We can use the fclInit function to quickly select a device based on criteria from all devices available on the system. If a device matching the specified criteria is found, then this device is returned as an object and the default context is set using the platform containing the matching device.

Interface:

device = fclInit([vendor],[type],[nameLike],[extensions],[sortBy])
  • device (type(fclDevice)): the chosen device returned by the function.

  • vendor (character(*),optional): if specified, look for this (sub)string in the device vendor to filter available devices.

  • type (one of 'cpu' or 'gpu',optional): if specified, filter available devices based on device type.

  • nameLike (character(*),optional): if specified, look for this (sub)string in the device name to filter available devices.

  • extensions (character(*),optional): if specified, look for these OpenCL extensions (command-separated) to filter available devices; any device that does not support all extensions specified will be filtered out.

  • sortBy (one of 'core','memory','clock', optional): from the filtered list, choose the device with the most compute units or total memory or clock speed.

Example:

type(fclDevice) :: device
...
device = fclInit(vendor='nvidia,amd',type='gpu',sortBy='cores')

In this example we have specified any gpu device belonging to vendors nvidia OR amd and to choose the device with the most compute units (cores).

Note

fclInit automatically creates an OpenCL context for the chosen device and uses it to set the default context. By setting the default context, subsequent Focal API calls can omit the context ('ctx') argument.

To add more devices from the same vendor, see fclFindDevices below.

Jump down to command queues to now create a command queue on your chosen device

1b. Advanced setup

Querying platforms

OpenCL is able to support multiple different implementations on the same host using a platform model. An OpenCL platform is a specific OpenCL implementation; in general, platforms coincide with different hardware vendors. For example, if your machine has an Intel CPU and an NVIDIA graphics card both with drivers supporting OpenCL, then you will have two platforms available: one each for Intel and NVIDIA.

We can get a list of platforms using the Focal subroutine fclGetPlatforms(). This returns a list of Focal fclPlatform objects:

type(fclPlatform), pointer :: platforms(:)

platforms => fclGetPlatforms()

The Focal platform object contains fields such as name, vendor, version, and numDevice which we can use to select a particular platform.

API ref: fclPlatform, fclGetPlatforms, fclGetPlatformInfo

Create a context

We can explicitly create an OpenCL context with a particular platform or vendor using fclCreateContext:

There are two ways of calling this function, either with a platform object (see fclGetPlatforms() above to query platforms) or with a vendor string to specify the desired vendor:

Interface:

ctx = fclCreateContext(platform)
ctx = fclCreateContext(vendor)

  • ctx (type(fclContext)): context object returned.

  • platform (type(fclPlatform)): a Focal platform object on which to create the context.

  • vendor (character(*)): string or comma-separate list of strings to select a particular device vendor.
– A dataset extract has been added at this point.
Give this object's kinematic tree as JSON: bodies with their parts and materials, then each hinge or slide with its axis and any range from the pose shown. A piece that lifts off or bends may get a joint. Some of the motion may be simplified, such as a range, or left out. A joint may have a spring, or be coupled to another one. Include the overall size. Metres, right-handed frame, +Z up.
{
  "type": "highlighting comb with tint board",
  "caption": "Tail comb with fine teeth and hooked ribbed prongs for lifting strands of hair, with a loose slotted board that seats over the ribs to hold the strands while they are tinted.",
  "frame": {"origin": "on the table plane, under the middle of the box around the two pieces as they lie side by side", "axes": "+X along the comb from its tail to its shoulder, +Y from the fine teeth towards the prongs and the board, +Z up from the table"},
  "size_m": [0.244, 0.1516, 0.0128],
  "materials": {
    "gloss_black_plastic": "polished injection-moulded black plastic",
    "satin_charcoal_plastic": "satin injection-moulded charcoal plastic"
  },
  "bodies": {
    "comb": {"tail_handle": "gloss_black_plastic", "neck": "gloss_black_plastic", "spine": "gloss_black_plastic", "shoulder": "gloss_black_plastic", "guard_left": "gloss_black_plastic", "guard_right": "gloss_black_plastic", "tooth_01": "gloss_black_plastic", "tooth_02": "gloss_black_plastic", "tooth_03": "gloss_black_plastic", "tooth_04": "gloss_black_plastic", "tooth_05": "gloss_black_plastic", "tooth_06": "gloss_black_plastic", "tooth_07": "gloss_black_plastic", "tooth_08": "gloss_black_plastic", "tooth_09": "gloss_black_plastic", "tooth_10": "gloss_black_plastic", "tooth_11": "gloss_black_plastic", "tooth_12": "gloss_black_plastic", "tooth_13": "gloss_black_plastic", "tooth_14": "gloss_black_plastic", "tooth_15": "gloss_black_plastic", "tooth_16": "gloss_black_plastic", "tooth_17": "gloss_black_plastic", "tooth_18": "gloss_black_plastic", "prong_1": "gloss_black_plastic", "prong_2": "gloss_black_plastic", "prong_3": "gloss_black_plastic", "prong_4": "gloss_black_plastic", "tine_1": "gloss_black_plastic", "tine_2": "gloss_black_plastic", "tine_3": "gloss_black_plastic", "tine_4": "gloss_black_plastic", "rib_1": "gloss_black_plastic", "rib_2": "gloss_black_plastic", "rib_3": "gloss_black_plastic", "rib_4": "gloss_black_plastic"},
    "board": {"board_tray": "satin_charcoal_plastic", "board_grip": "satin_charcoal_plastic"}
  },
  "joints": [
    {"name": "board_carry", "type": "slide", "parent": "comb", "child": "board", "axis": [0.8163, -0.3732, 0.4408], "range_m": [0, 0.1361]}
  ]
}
If multiple vendors are specified, then the first vendor in the list that is found on the system is chosen, i.e. specify vendors in order of preference.

Example:

type(fclContext) :: ctx
...
ctx = fclCreateContext('nvidia,intel')

In this example we create a context with first preference 'nvidia' and second preference 'intel' as device vendors.

The default context

Once created, the resulting context object (called ctx above) is used in subsequent Focal calls to indicate which context to use. If you are only using one context throughout your program, then your code can be simplified by setting the default context. This is a global variable which allows Focal calls to omit the context variable.
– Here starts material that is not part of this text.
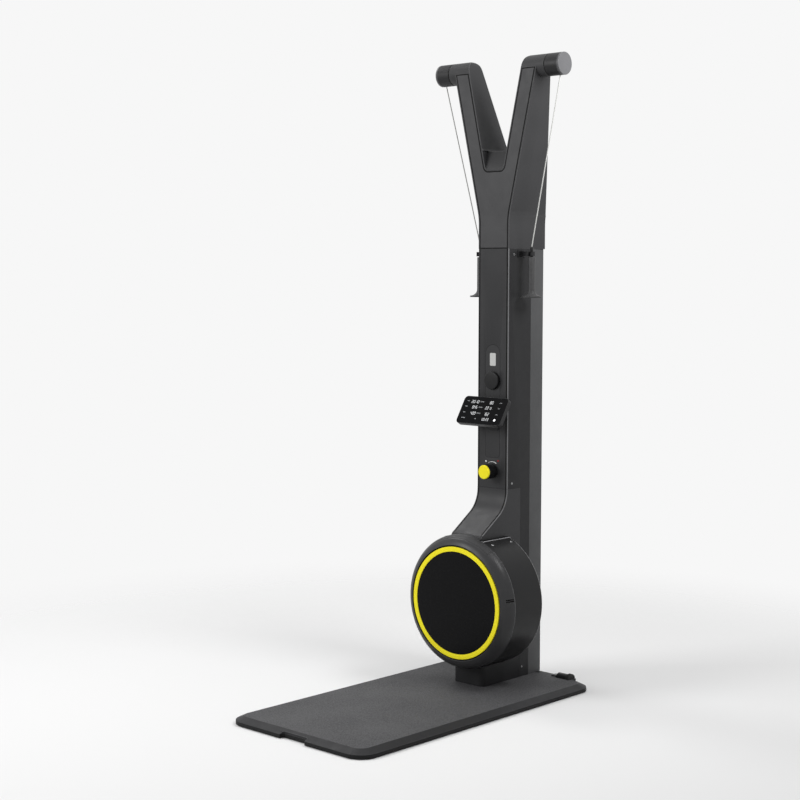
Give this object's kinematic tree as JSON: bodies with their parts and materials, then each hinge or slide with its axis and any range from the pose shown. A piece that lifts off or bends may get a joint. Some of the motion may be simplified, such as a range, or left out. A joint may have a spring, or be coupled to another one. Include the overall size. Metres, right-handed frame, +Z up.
{
  "type": "ski trainer machine",
  "caption": "Standing ski trainer with a low platform, a column with a forked head, two pull cords with handles, a round flywheel drum and a tilted display.",
  "frame": {"origin": "on the floor, in the middle of the bounding box", "axes": "+Z up, the user stands on the -Y side and faces +Y, +X to the user's right"},
  "size_m": [0.6, 1.147, 2.1615],
  "materials": {
    "tray_black": "matt, fine grain",
    "foot_rubber": "matt",
    "deck_grey": "satin",
    "mat_rubber": "fine textured rubber",
    "bracket_black": "satin",
    "wheel_tyre": "satin",
    "frame_steel": "powder coated",
    "column_grey": "satin, fine grain",
    "rear_grey": "satin, fine grain",
    "panel_grey": "satin, fine grain",
    "foot_black": "matt",
    "ring_grey": "satin",
    "disc_black": "satin gloss",
    "accent_yellow": "satin",
    "swivel_grey": "satin",
    "cap_grey": "satin",
    "cord_grey": "braided",
    "pulley_white": "satin",
    "neck_black": "satin",
    "grip_rubber": "satin",
    "bright_steel": "machined",
    "fan_metal": "cast and turned",
    "spool_plastic": "satin",
    "can_metal": "satin",
    "display_black": "satin",
    "display_window": "gloss",
    "cable_black": "satin"
  },
  "bodies": {
    "machine": {"base_tray": "tray_black", "rubber_feet": "foot_rubber", "deck_cover": "deck_grey", "deck_mat": "mat_rubber", "wheel_brackets": "bracket_black", "mast_foot": "frame_steel", "mast_tube": "frame_steel", "arm_frame": "frame_steel", "drive_frame": "frame_steel", "foot_cover": "foot_black", "left_side_cover": "column_grey", "right_side_cover": "column_grey", "column_front_panel": "panel_grey", "control_strip": "panel_grey", "rear_cover": "rear_grey", "neck_cover": "column_grey", "head_shell": "column_grey", "head_front_panel": "panel_grey", "handle_hooks": "bracket_black", "inner_cords": "cord_grey", "drum_housing": "foot_black", "ring_housing": "ring_grey", "front_disc": "disc_black", "yellow_ring": "accent_yellow", "shaft_bearings": "bright_steel", "spring_cans": "can_metal", "display_bracket": "bracket_black", "reader_disc": "disc_black", "brake_cable": "cable_black", "cover_screws": "bright_steel"},
    "flywheel": {"flywheel_shaft": "bright_steel", "fan_wheel": "fan_metal"},
    "knob": {"knob_body": "disc_black", "knob_cap": "accent_yellow"},
    "brake": {"magnet_arm": "can_metal"},
    "display": {"display_housing": "display_black", "display_glass": "display_window"},
    "right_wheel": {"right_wheel": "wheel_tyre"},
    "right_swivel": {"right_swivel_housing": "swivel_grey", "right_end_cap": "cap_grey", "right_guide_cord": "cord_grey", "right_cord": "cord_grey"},
    "right_handle": {"right_neck": "neck_black", "right_grip": "grip_rubber"},
    "right_spool": {"right_spool": "spool_plastic"},
    "right_swivel_pulley": {"right_swivel_pulley": "pulley_white"},
    "right_arm_pulley": {"right_arm_pulley": "pulley_white"},
    "right_guide_roller": {"right_guide_roller": "pulley_white"},
    "left_wheel": {"left_wheel": "wheel_tyre"},
    "left_swivel": {"left_swivel_housing": "swivel_grey", "left_end_cap": "cap_grey", "left_guide_cord": "cord_grey", "left_cord": "cord_grey"},
    "left_handle": {"left_neck": "neck_black", "left_grip": "grip_rubber"},
    "left_spool": {"left_spool": "spool_plastic"},
    "left_swivel_pulley": {"left_swivel_pulley": "pulley_white"},
    "left_arm_pulley": {"left_arm_pulley": "pulley_white"},
    "left_guide_roller": {"left_guide_roller": "pulley_white"}
  },
  "joints": [
    {"name": "flywheel_spin", "type": "hinge", "parent": "machine", "child": "flywheel", "pos_m": [0, 0.3, 0.319], "axis": [0, 1, 0], "continuous": true},
    {"name": "knob_turn", "type": "hinge", "parent": "machine", "child": "knob", "pos_m": [0, 0.35, 0.753], "axis": [0, 1, 0], "range_deg": [0, 76]},
    {"name": "brake_swing", "type": "hinge", "parent": "machine", "child": "brake", "pos_m": [0.1035, 0.303, 0.49827], "axis": [0, 1, 0], "range_deg": [0, 6]},
    {"name": "display_tilt", "type": "hinge", "parent": "machine", "child": "display", "pos_m": [0, 0.33787, 0.94448], "axis": [1, 0, 0], "range_deg": [-10, 25]},
    {"name": "right_wheel_roll", "type": "hinge", "parent": "machine", "child": "right_wheel", "pos_m": [0.2095, 0.552, 0.0225], "axis": [1, 0, 0], "continuous": true},
    {"name": "right_swing", "type": "hinge", "parent": "machine", "child": "right_swivel", "pos_m": [0.24, 0.411, 2.124], "axis": [-1, 0, 0], "range_deg": [0, 75]},
    {"name": "right_pull", "type": "slide", "parent": "right_swivel", "child": "right_handle", "axis": [0, 0, -1], "range_m": [0, 0.7], "stiffness_N_per_m": 30, "springref_m": -0.6, "deforming": ["right_cord"]},
    {"name": "right_spool_spin", "type": "hinge", "parent": "machine", "child": "right_spool", "pos_m": [0, 0.4, 0.319], "axis": [0, 1, 0], "continuous": true},
    {"name": "right_swivel_pulley_spin", "type": "hinge", "parent": "right_swivel", "child": "right_swivel_pulley", "pos_m": [0.237, 0.411, 2.11], "axis": [0, 1, 0], "continuous": true},
    {"name": "right_arm_pulley_spin", "type": "hinge", "parent": "machine", "child": "right_arm_pulley", "pos_m": [0.1585, 0.411, 2.11], "axis": [0, 1, 0], "continuous": true},
    {"name": "right_guide_roller_spin", "type": "hinge", "parent": "machine", "child": "right_guide_roller", "pos_m": [0.05, 0.411, 1.645], "axis": [0, 1, 0], "continuous": true},
    {"name": "left_wheel_roll", "type": "hinge", "parent": "machine", "child": "left_wheel", "pos_m": [-0.2095, 0.552, 0.0225], "axis": [1, 0, 0], "continuous": true},
    {"name": "left_swing", "type": "hinge", "parent": "machine", "child": "left_swivel", "pos_m": [-0.24, 0.411, 2.124], "axis": [-1, 0, 0], "range_deg": [0, 75]},
    {"name": "left_pull", "type": "slide", "parent": "left_swivel", "child": "left_handle", "axis": [0, 0, -1], "range_m": [0, 0.7], "stiffness_N_per_m": 30, "springref_m": -0.6, "deforming": ["left_cord"]},
    {"name": "left_spool_spin", "type": "hinge", "parent": "machine", "child": "left_spool", "pos_m": [0, 0.4, 0.319], "axis": [0, 1, 0], "continuous": true},
    {"name": "left_swivel_pulley_spin", "type": "hinge", "parent": "left_swivel", "child": "left_swivel_pulley", "pos_m": [-0.237, 0.411, 2.11], "axis": [0, 1, 0], "continuous": true},
    {"name": "left_arm_pulley_spin", "type": "hinge", "parent": "machine", "child": "left_arm_pulley", "pos_m": [-0.1585, 0.411, 2.11], "axis": [0, 1, 0], "continuous": true},
    {"name": "left_guide_roller_spin", "type": "hinge", "parent": "machine", "child": "left_guide_roller", "pos_m": [-0.05, 0.411, 1.645], "axis": [0, 1, 0], "continuous": true}
  ],
  "couplings": [
    {"joint": "brake_swing", "follows": "knob_turn", "ratio": 0.07},
    {"joint": "right_spool_spin", "follows": "right_pull", "rad_per_m": -25},
    {"joint": "right_swivel_pulley_spin", "follows": "right_pull", "rad_per_m": 71.429},
    {"joint": "right_arm_pulley_spin", "follows": "right_pull", "rad_per_m": 71.429},
    {"joint": "right_guide_roller_spin", "follows": "right_pull", "rad_per_m": 100},
    {"joint": "left_spool_spin", "follows": "left_pull", "rad_per_m": 25},
    {"joint": "left_swivel_pulley_spin", "follows": "left_pull", "rad_per_m": -71.429},
    {"joint": "left_arm_pulley_spin", "follows": "left_pull", "rad_per_m": -71.429},
    {"joint": "left_guide_roller_spin", "follows": "left_pull", "rad_per_m": -100}
  ]
}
In the following examples, we query devices in a context for GPUs; the first example uses an explicit context variable ctx whereas the second example calls fclSetDefaultContext and is able to omit the context variable in the call to fclFindDevices.

Example: with explicit context variable

type(fclContext) :: ctx
type(fclDevice), allocatable :: devices(:)
...
ctx = fclCreateContext(vendor='nvidia')
devices = fclFindDevices(ctx,type='gpu')

Example: with default context

type(fclDevice), allocatable :: devices(:)
...
call fclSetDefaultContext( fclCreateContext(vendor='nvidia') )
devices = fclFindDevices(type='gpu')

API ref: fclPlatform, fclSetDefaultContext, fclDefaultCtx

Query devices on the context

A useful way of querying available devices in a context is provided by the fclFindDevices function which enables us to filter the device list based on device type, device name as well as sort the list according to device properties.

Interface:

devices = fclFindDevices(ctx,[type],[nameLike],[extensions],[sortBy])
devices = fclFindDevices([type],[nameLike],[extensions],[sortBy])

where arguments type, nameLike, extensions, and sortBy have the same definitions as defined for fclInit above.

  • devices (type(fclDevice), allocatable): an array of devices allocated on assignment.

  • ctx (type(fclContext), optional): the context from which to query available devices. The default context is used if this argument is omitted.

Example: List CPUs in context ctx sorted (descending) by number of cores:

type(fclContext) :: ctx
type(fclDevice), allocatable :: devices(:)
...
devices = fclFindDevices(ctx,type='cpu',sortBy='cores')

Example: List GPUs in the default context where the name contains 'tesla' (case insensitive):

type(fcLDevice), allocatable :: devices(:)
...
devices = fclFindDevices(type='gpu',nameLike='tesla')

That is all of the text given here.